Oh Carolina, The Folkes Brothers

For a long time, I had no idea who The Folkes Brothers were but I knew every beat, every drum lick of their 1960s hit song, Oh Carolina. It was the song that once you heard it at a party, you knew two things: it was late (or early morning, depending on your point of view), and it was time to go home. I’m really not sure how it got that designation.

Oh Carolina, The Folkes Brothers

Oh Carolina, The Folkes Brothers

The Folkes Brothers, John, Mico and Junior, were a group that played mento – Jamaican folk music. Oh Carolina was written by John Folkes and produced by Prince Buster, the first hit record for him.
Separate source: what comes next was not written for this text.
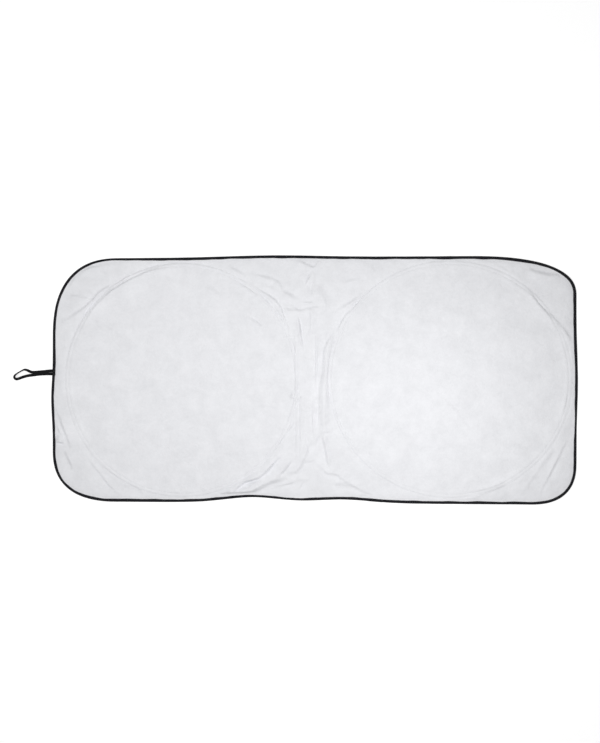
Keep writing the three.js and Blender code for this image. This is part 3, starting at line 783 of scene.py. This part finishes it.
def binding_section(width, lap):
    """The folded tape's section: out along its lower layer, back inside the fold, out again under
    its upper layer and back over it. lap is how far the tape's lapped end stands out over its
    start."""
    wall = BINDING_THICKNESS
    low = -LAY_HEIGHT
    inner_top = BINDING_TOP - LAY_HEIGHT - wall
    top = inner_top + wall + lap
    inner = wall + BINDING_SLACK
    lip = width - BINDING_ROUNDING
    shoulder = BINDING_SHOULDER - lap
    return (
        (-lap, 0.45 * low),
        (shoulder, low + 0.3 * wall),
        (BINDING_TURN, low),
        (0.5 * width, low),
        (lip, low),
        (width, low + 0.5 * wall),
        (lip, low + wall),
        (inner, low + wall),
        (inner, inner_top),
        (lip, inner_top),
        (width, inner_top + 0.5 * wall),
        (lip, top),
        (0.8 * width, top - 0.16 * wall),
        (0.45 * width, top + BINDING_BULGE),
        (BINDING_TURN - lap, top),
        (shoulder, top - BINDING_ROUNDING),
    )


def outline_distance(spot):
    return np.linalg.norm(outline - (spot["x"], spot["y"]), axis=1)


def binding_widths():
    """How far the binding reaches onto the cloth, at each point of the outline."""
    widths = BINDING_WIDTH + waves(outline, BINDING_WAVES)
    for spot in BINDING_PLACES:
        widths += spot["wider"] * bump(outline_distance(spot), spot["reach"])
    return widths


def binding_laps():
    """How far the binding stands out at each point of the outline, where its ends overlap."""
    half = BINDING_JOIN["length"] / 2
    beyond = smoothstep(outline_distance(BINDING_JOIN), half, half + BINDING_STEP)
    return BINDING_JOIN["lap"] * (1.0 - beyond)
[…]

Oh Carolina is regarded as pivotal in the development of ska, rocksteady and reggae music. Prior to the release of the song, Jamaican musicians copied Rhythm & Blues music from the U.S. Oh Carolina was the first to depart from what was the norm. By incorporating African drumming and chanting, done superbly by Count Ossie, a legendary Rastafari drummer, it  created a new Jamaican sound.

In 1993, Oh Carolina was re-released by reggae singer, Shaggy. It goes without saying that I prefer the original version. After Shaggy’s version became an international hit, Folkes and Prince Buster went to court over its authorship – Folkes prevailed.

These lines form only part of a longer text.